▸ **THE EXERCISE**
Give back an exact copy of the lines from the start of the material through the line bearing "SEED_EDGE_SHARE, SEED_EDGE_BAND, SEED_EDGE_UNDER". Include both ends and nothing else.
[START]
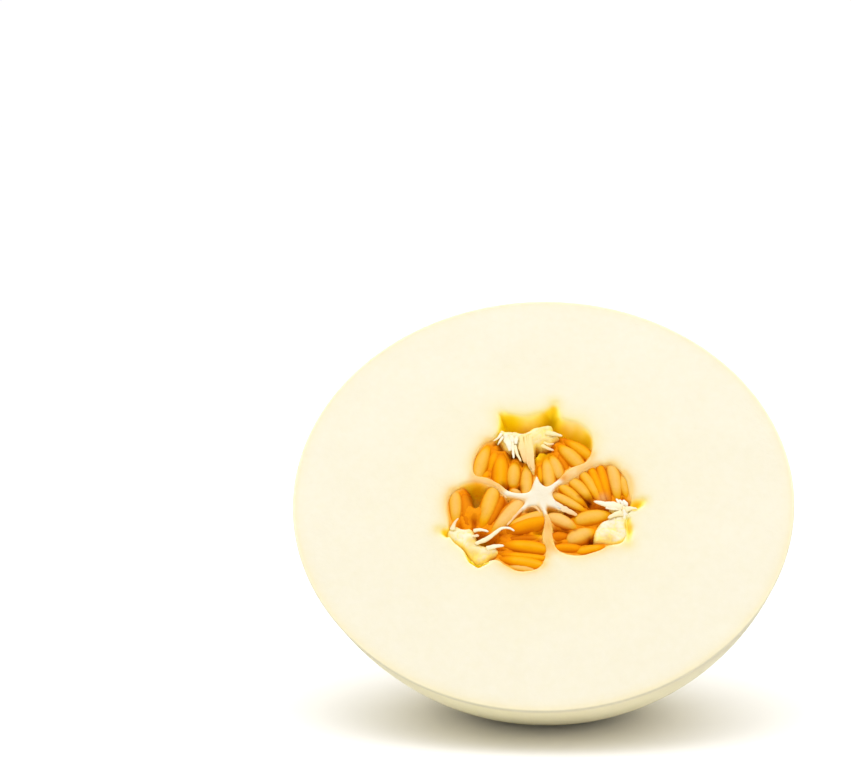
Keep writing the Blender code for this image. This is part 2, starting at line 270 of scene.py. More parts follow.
# How the face's colours spread, in millimetres. The star's arms are their tips and widths
FLESH_BAND = (18, 60)
RIM_BAND = (69.6, 72.2)
HALO_STRENGTH, HALO_UPPER, HALO_UPPER_BAND = 0.6, 0.35, (15, 30)
HALO_MOTTLE, HALO_WIDTH = (0.15, 9.0), 1.8
GLOW_GAP, GLOW_WIDTH = 0.3, 1.2
GLOW_ON_FLESH, GLOW_ON_WALL = 0.75, 0.9
SEPTUM_SHARE, SEPTUM_WIDTHS = 0.85, (2.0, 5.5)
STAR_MIDDLE = (-0.3, -0.4)
STAR_ARMS = (
    ((-1.7, 6.5), 2.2), ((-10.0, -0.2), 1.9), ((4.6, 3.9), 1.9),
    ((5.2, -5.0), 2.2), ((-5.4, -5.2), 2.0), ((1.0, -6.4), 1.4),
)
STAR_TAPER = (1.15, 0.55)
STAR_STRENGTH, STAR_DEPTHS = 1.25, (2.0, 0.6)

# How the walls' colours change with depth, and how far out their inner brown reaches
WALL_STARTS = (0.05, 1.0)
WALL_DEEPENS = (0.3, 1.6)
GLOW_DEPTHS = (6.0, 2.0)
SHELF_DEPTHS = (4.6, 3.0)
INNER_WALL_REACH = 11.0

# A seed's painted light and shade: how far its painted shade goes below its tone, its painted highlight, the
# painted shade at its pith end and in the band at its sides
SEED_SHADE, SEED_HIGHLIGHT = 0.5, 0.75
SEED_LIGHT_FALL = 1.5
SEED_LIGHT_START, SEED_LIGHT_END = (0.06, 0.4), (0.0, 0.14)
SEED_ROOT_SHADE, SEED_ROOT_BAND = 0.2, (0.0, 0.25)
SEED_EDGE_SHARE, SEED_EDGE_BAND, SEED_EDGE_UNDER = 0.9, (0.62, 0.94), -0.05

# The pith's colours: its patches of white, and its painted shade in yellow with depth, in the creases and on
# the strands' undersides, turning orange deeper down
PITH_PATCHES, PITH_PATCH_BAND = 4.0, (-0.5, 0.7)
PITH_YELLOW_BAND, PITH_ROOT_BAND = (0.4, 1.0), (1.4, 3.0)
PITH_CREASE_SHARE = 0.6
STRAND_UNDER_BAND = (0.1, 0.7)

# The rind's colours and its painted light and shade, by depth below the cut and height on the face or off the
# ground, and its scar
EDGE_BAND = (0.0, 0.5)
RIND_BAND = (0.4, 3.0)
BACK_BAND, FRONT_BAND = (3, 18), (-44, -8)
GROUND_BAND, GROUND_DEPTHS = (0.45, 0.85), (0.4, 2.0)
SCAR_RADIUS, SCAR_STRENGTH = 3.2, 0.65
SCAR_RING, SCAR_RING_WIDTH, SCAR_RING_STRENGTH = 5.0, 1.1, 0.25

# Starting numbers of the random draws; each pocket adds its own number
HALO_DRAW = 3
PULP_DRAW = 40
CREASE_DRAW = 60
WAVE_DRAW = 70
PATCH_DRAW = 80
LOBE_DRAW = 100
PITH_DRAW = 200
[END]
▸ **SOLUTION FOR THIS TASK**
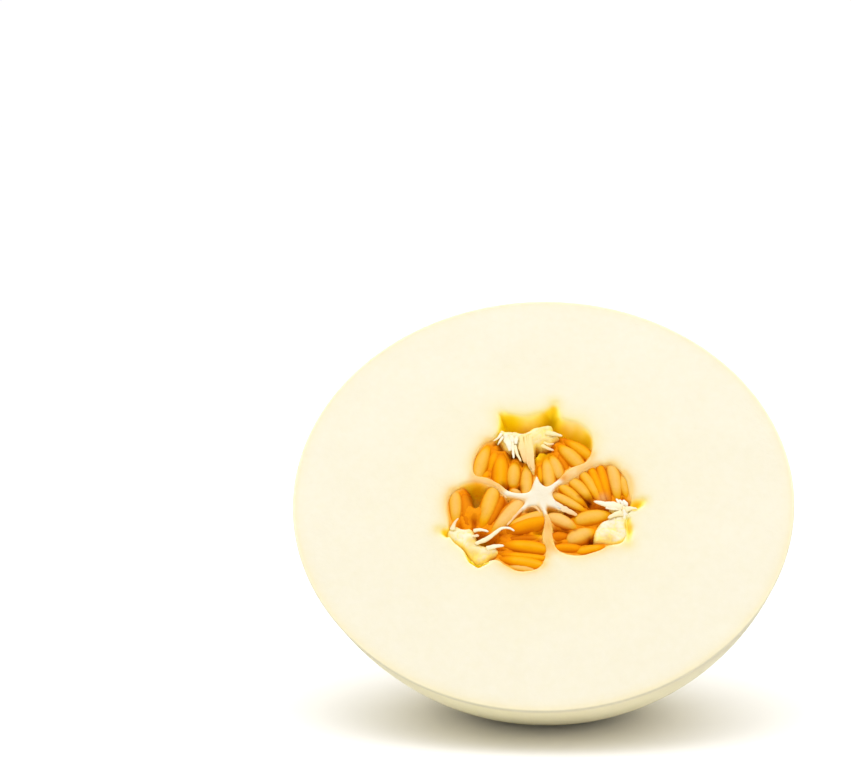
Keep writing the Blender code for this image. This is part 2, starting at line 270 of scene.py. More parts follow.
# How the face's colours spread, in millimetres. The star's arms are their tips and widths
FLESH_BAND = (18, 60)
RIM_BAND = (69.6, 72.2)
HALO_STRENGTH, HALO_UPPER, HALO_UPPER_BAND = 0.6, 0.35, (15, 30)
HALO_MOTTLE, HALO_WIDTH = (0.15, 9.0), 1.8
GLOW_GAP, GLOW_WIDTH = 0.3, 1.2
GLOW_ON_FLESH, GLOW_ON_WALL = 0.75, 0.9
SEPTUM_SHARE, SEPTUM_WIDTHS = 0.85, (2.0, 5.5)
STAR_MIDDLE = (-0.3, -0.4)
STAR_ARMS = (
    ((-1.7, 6.5), 2.2), ((-10.0, -0.2), 1.9), ((4.6, 3.9), 1.9),
    ((5.2, -5.0), 2.2), ((-5.4, -5.2), 2.0), ((1.0, -6.4), 1.4),
)
STAR_TAPER = (1.15, 0.55)
STAR_STRENGTH, STAR_DEPTHS = 1.25, (2.0, 0.6)

# How the walls' colours change with depth, and how far out their inner brown reaches
WALL_STARTS = (0.05, 1.0)
WALL_DEEPENS = (0.3, 1.6)
GLOW_DEPTHS = (6.0, 2.0)
SHELF_DEPTHS = (4.6, 3.0)
INNER_WALL_REACH = 11.0

# A seed's painted light and shade: how far its painted shade goes below its tone, its painted highlight, the
# painted shade at its pith end and in the band at its sides
SEED_SHADE, SEED_HIGHLIGHT = 0.5, 0.75
SEED_LIGHT_FALL = 1.5
SEED_LIGHT_START, SEED_LIGHT_END = (0.06, 0.4), (0.0, 0.14)
SEED_ROOT_SHADE, SEED_ROOT_BAND = 0.2, (0.0, 0.25)
SEED_EDGE_SHARE, SEED_EDGE_BAND, SEED_EDGE_UNDER = 0.9, (0.62, 0.94), -0.05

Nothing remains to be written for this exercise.